Space is allocated lazily on tractservers, so tracts claimed but not used do not waste storage.

How do they maintain `n^2` plus one arrangement as servers leave join?

Unclear.

Q: How long will adding a tractserver take?

Q: What about client write's while tracts are being transferred?

receiving tractserver may have copies from client(s) and from old srvr
how does it know which is newest?

Q: What if a client reads/writes but has an old tract table?

tractservers tell him

Replication

A writing client sends a copy to each tractserver in the TLT.
A reading client asks one tractserver.

Q: Why don't they send writes through a primary?

puts a lot of work on a primary? has to lookup and know TLT
goal is not to have just one backup for a primary, it's to replicate and strip data effectively across many disks

Q: What problems are they likely to have because of lack of primary?

Why weren't these problems show-stoppers?

What happens after a tractserver fails?

Metadata server stops getting heartbeat RPCs
Picks random replacement for each TLT entry failed server was in
New TLT gets a new version number
Replacement servers fetch copies

Example of the tracts each server holds:

  S1: 0 4 8 ...
  S2: 0 1 ...
  S3: 4 3 ...
  S4: 8 2 ...

Q: Why not just pick one replacement server?

it will have to take in a lot of writes for the lost data => bad perf.

Q: How long will it take to copy all the tracts?

Q: If a tractserver's net breaks and is then repaired, might srvr serve old data?

Q: If a server crashes and reboots with disk intact, can contents be used?

e.g. if it only missed a few writes?
3.2.1's "partial failure recovery"
but won't it have already been replaced?
how to know what writes it missed?

Q: When is it better to use 3.2.1's partial failure recovery?

What happens when the metadata server crashes?

Q: While metadata server is down, can the system proceed?

yes, clients who have the TLT can go on

Q: Is there a backup metadata server?

not in the paper, they said they might use Paxos for replication
TODO: not clear why replicating the metadata server would lead to consistency problems

Q: How does rebooted metadata server get a copy of the TLT?

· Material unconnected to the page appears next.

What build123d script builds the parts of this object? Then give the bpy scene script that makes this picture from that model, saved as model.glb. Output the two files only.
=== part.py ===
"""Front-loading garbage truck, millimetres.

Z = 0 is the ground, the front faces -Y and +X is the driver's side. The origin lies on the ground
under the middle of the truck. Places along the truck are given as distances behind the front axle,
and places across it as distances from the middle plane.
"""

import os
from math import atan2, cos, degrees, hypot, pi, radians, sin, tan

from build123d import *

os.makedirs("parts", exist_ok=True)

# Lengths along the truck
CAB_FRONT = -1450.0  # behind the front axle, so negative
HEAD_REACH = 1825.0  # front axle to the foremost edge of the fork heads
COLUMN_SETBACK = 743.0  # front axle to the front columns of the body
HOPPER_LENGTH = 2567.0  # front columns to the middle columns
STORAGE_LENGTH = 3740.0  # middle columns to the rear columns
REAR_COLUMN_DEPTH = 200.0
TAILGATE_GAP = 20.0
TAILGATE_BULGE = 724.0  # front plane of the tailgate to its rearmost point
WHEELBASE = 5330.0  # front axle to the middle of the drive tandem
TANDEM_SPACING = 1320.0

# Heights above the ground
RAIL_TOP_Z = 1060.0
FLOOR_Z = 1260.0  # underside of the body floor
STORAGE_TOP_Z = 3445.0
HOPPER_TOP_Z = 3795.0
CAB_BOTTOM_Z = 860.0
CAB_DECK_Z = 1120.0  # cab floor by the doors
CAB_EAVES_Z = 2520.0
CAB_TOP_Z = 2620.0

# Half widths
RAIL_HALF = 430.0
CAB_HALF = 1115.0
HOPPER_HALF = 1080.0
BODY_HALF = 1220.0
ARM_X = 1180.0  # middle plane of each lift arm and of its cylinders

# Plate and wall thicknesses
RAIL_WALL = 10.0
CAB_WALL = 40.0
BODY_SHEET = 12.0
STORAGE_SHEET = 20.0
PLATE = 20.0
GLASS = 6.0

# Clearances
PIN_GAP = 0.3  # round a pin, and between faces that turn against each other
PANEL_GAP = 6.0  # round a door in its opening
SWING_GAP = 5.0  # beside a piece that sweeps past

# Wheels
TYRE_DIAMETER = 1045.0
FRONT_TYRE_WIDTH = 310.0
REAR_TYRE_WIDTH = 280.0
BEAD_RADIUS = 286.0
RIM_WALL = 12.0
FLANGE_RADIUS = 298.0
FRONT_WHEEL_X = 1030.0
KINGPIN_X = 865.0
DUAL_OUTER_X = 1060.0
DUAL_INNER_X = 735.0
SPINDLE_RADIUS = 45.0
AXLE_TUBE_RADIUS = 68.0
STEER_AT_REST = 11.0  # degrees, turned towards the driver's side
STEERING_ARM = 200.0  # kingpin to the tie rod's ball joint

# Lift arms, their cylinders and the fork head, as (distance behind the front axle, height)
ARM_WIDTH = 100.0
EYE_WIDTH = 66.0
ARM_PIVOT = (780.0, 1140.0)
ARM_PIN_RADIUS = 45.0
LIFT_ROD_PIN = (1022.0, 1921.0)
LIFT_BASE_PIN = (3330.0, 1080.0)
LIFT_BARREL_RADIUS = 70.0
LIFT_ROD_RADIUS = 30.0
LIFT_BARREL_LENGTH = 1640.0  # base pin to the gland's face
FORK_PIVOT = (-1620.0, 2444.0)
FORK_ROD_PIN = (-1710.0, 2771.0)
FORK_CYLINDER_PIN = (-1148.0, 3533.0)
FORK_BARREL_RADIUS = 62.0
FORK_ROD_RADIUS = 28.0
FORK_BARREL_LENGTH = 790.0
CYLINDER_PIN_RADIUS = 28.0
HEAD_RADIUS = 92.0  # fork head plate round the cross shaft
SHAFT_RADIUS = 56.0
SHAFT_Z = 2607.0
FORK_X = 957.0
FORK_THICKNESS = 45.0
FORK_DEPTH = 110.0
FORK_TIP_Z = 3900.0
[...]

Eh, maybe it has it on disk?
Maybe it just simply reconstructs it from all the heartbeats?

Q: Does their scheme seem correct?

how does the metadata server know it has heard from all tractservers?
- it doesn't, it just adds servers as they send heartbeats
how does it know all tractservers were up to date?
- TODO: Up to date with what?

Random issues

Q: Is the metadata server likely to be a bottleneck?

hard to tell. what's the use case?
if you have a client w/ that has memory to remember TLT then he only contacts metadata server once and then starts doing all of his reads/writes
if you have a lot of clients joining the system, or coming back but forgetting the TLT (because of lack of storage maybe), then the metadata server would be in use heavily
- however, this won't affect the bandwidth the clients get once they downloaded the TLT

Q: Why do they need the scrubber application mentioned in 2.3?

why don't they delete the tracts when the blob is deleted?
- faster to do GC, rather than scheduling & executing deletes?
can a blob be written after it is deleted?
- TODO: not sure, seems like yes, because the metadata for that blob is in tract -1 and I don't think WriteTract checks the metadata before every write, so you could maybe have races

Performance

Q: How do we know we're seeing "good" performance? What's the best you can expect?

best you can expect is to take each disks bandwidth and have the system's bandwidth be # of disk * disk bandwidth

Q: Limiting resource for 2 GBps single-client?

assuming this is end of 5.2
30 tractservers means maximum of 30 * 130MB/s = 3.9GBps
so limiting resource is network bandwidth

Q: Figure 4a: Why starts low? Why goes up? Why levels off? Why does it level off at that particular performance?

starts low because single client bandwidth is limited
goes up b.c. as # of clients is increased each one adds more bandwidth to the system
levels off because at some point the client bandwidth > server's bandwidth
why levels off at 32 GBps for x clients w/ 516 disks?
- Figure 3 suggests a 10,000 RPM disk can read 5MB chunks at around 130MB/s
  - writes are similar
- not clear from logarithmic scale graph what x is
  - 10 < x < 50 (maybe 25 < x < 50?)
- 516 disks * 130MB/s = 67 GBps, so seems like best case performance should've leveled off at more than 32 GBps?
  - in reality not all disks are 130MB/s maybe? (only the 10,000rpm SAS onese were that fast)
  - in reality multiple disks on a single node might make that number smaller maybe?
- anyway, something like x=40 clients would have 40 * 10Gbps = 40 * 1.25GBps = 50 Gbps which is higher than the actual (claimed) bandwidth of the server of 32 GBps

Q: Figure 4b shows random r/w as fast as sequential (Figure 4a). Is this what you'd expect?

Yes. Random R/W requests for different tracts go to different servers, just like sequential ones do => no difference

Q: Why are writes slower than reads with replication in Figure 4c?

A write is sent to all tract servers? Not over until all of them reply.
- w/ higher number of clients writing => more work done by each server
- Paper says: "As expected, the write bandwidth is about onethird of the read bandwidth since clients must send three copies of each write"
A read is sent to just one?

Q: Where does the 92 GB in 6.2 seconds come from?

Table 1, 4th column
that's 15 GB / second, both read and written
1000 disks, triple replicated, 128 servers?
what's the limiting resource? disk? cpu? net?

How big is each sort bucket?

i.e. is the sort of each bucket in-memory?
1400 GB total
128 compute servers
between 12 and 96 GB of RAM each
hmm, say 50 on average, so total RAM may be 6400 GB
thus sort of each bucket is in memory, does not write passes to FDS
thus total time is just four transfers of 1400 GB
- client limit: 128 * 2 GB/s = 256 GB / sec
- disk limit: 1000 * 50 MB/s = 50 GB / sec
thus bottleneck is likely to be disk throughput